Sun Dec 08 02:00 PM -- 06:00 PM (PST) @ Harrah's Special Events Center, 2nd Floor

Modern visual recognition systems are often limited in their ability to scale to large numbers of object categories. This limitation is in part due to the increasing difficulty of acquiring sufficient training data in the form of labeled images as the number of object categories grows. One remedy is to leverage data from other sources -- such as text data -- both to train visual models and to constrain their predictions. In this paper we present a new deep visual-semantic embedding model trained to identify visual objects using both labeled image data as well as semantic information gleaned from unannotated text.

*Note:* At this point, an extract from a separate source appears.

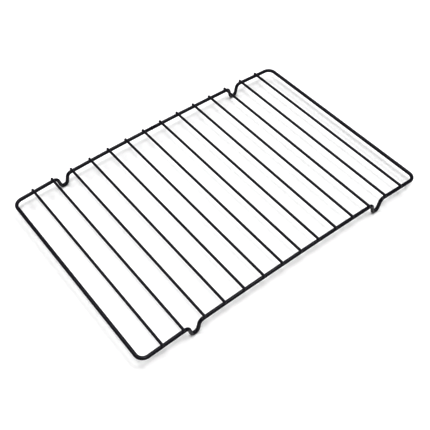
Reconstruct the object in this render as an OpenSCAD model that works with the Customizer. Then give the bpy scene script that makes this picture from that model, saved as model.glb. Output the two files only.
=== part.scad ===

We demonstrate that this model matches state-of-the-art performance on the 1000-class ImageNet object recognition challenge while making more semantically reasonable errors, and also show that the semantic information can be exploited to make predictions about tens of thousands of image labels not observed during training. Semantic knowledge improves such zero-shot predictions by up to 65%, achieving hit rates of up to 10% across thousands of novel labels never seen by the visual model.

Author Information

Andrea Frome (Google Research)
Greg Corrado (Google Health)
Jonathon Shlens (Google)
Samy Bengio (Apple)
Jeff Dean (Google Research)

Jeff joined Google in 1999 and is currently a Google Senior Fellow. He currently leads Google's Research and Health divisions, where he co-founded the Google Brain team. He has co-designed/implemented multiple generations of Google's distributed machine learning systems for neural network training and inference, as well as multiple generations of Google's crawling, indexing, and query serving systems, and major pieces of Google's initial advertising and AdSense for Content systems. He is also a co-designer and co-implementor of Google's distributed computing infrastructure, including the MapReduce, BigTable and Spanner systems, protocol buffers, LevelDB, systems infrastructure for statistical machine translation, and a variety of internal and external libraries and developer tools. He received a Ph.D. in Computer Science from the University of Washington in 1996, working with Craig Chambers on compiler techniques for object-oriented languages. He is a Fellow of the ACM, a Fellow of the AAAS, a member of the U.S. National Academy of Engineering, and a recipient of the Mark Weiser Award and the ACM Prize in Computing.